## BEGIN Data

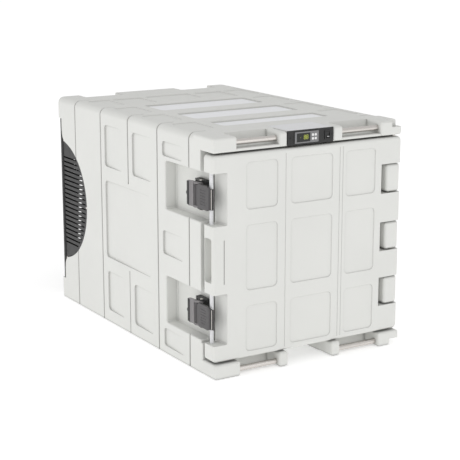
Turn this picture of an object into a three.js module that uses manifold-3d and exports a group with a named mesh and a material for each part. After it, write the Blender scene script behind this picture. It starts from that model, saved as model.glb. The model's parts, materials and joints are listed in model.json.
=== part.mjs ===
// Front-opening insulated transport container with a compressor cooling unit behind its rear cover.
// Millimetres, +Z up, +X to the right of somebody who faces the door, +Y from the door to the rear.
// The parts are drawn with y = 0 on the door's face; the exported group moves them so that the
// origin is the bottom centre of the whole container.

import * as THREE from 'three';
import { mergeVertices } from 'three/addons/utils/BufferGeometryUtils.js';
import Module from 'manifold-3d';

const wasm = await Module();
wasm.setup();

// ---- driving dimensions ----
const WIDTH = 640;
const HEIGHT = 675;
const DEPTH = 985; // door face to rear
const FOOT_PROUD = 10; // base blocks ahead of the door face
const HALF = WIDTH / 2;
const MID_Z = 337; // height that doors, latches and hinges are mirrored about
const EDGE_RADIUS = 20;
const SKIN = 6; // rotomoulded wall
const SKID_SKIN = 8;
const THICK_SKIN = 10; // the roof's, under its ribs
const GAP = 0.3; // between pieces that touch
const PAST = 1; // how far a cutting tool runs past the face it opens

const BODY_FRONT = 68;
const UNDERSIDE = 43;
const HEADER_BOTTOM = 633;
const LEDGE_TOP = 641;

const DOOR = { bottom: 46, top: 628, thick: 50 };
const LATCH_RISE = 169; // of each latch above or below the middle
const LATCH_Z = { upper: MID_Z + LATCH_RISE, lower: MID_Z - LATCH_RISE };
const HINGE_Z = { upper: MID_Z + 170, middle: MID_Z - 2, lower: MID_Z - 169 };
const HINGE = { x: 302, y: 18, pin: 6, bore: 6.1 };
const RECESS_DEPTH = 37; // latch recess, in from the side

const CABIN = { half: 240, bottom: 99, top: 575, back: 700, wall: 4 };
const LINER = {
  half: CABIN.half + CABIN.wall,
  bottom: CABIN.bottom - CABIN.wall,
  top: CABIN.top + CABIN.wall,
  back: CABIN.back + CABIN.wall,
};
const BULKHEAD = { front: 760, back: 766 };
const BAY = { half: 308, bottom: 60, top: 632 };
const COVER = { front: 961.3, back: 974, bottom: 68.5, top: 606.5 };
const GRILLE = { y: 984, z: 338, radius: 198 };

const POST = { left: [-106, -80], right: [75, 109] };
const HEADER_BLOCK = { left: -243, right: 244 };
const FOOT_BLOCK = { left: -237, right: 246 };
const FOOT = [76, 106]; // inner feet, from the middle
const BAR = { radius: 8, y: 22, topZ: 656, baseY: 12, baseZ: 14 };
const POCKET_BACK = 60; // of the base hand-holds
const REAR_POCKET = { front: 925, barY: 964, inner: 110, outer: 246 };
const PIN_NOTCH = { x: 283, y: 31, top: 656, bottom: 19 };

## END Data

* Written exercise: Restate, word for word and with nothing added, the lines from the first line of the listing through the one where "wasm.setup();" stands.

* Written solution:
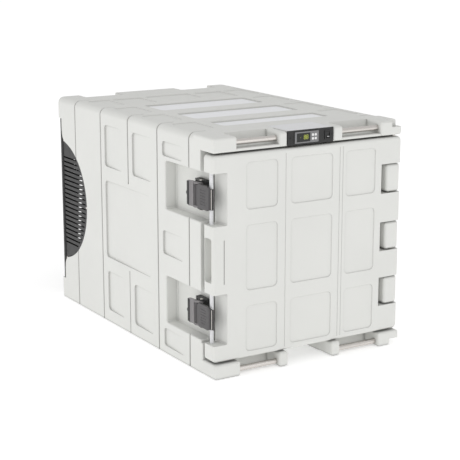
Turn this picture of an object into a three.js module that uses manifold-3d and exports a group with a named mesh and a material for each part. After it, write the Blender scene script behind this picture. It starts from that model, saved as model.glb. The model's parts, materials and joints are listed in model.json.
=== part.mjs ===
// Front-opening insulated transport container with a compressor cooling unit behind its rear cover.
// Millimetres, +Z up, +X to the right of somebody who faces the door, +Y from the door to the rear.
// The parts are drawn with y = 0 on the door's face; the exported group moves them so that the
// origin is the bottom centre of the whole container.

import * as THREE from 'three';
import { mergeVertices } from 'three/addons/utils/BufferGeometryUtils.js';
import Module from 'manifold-3d';

const wasm = await Module();
wasm.setup();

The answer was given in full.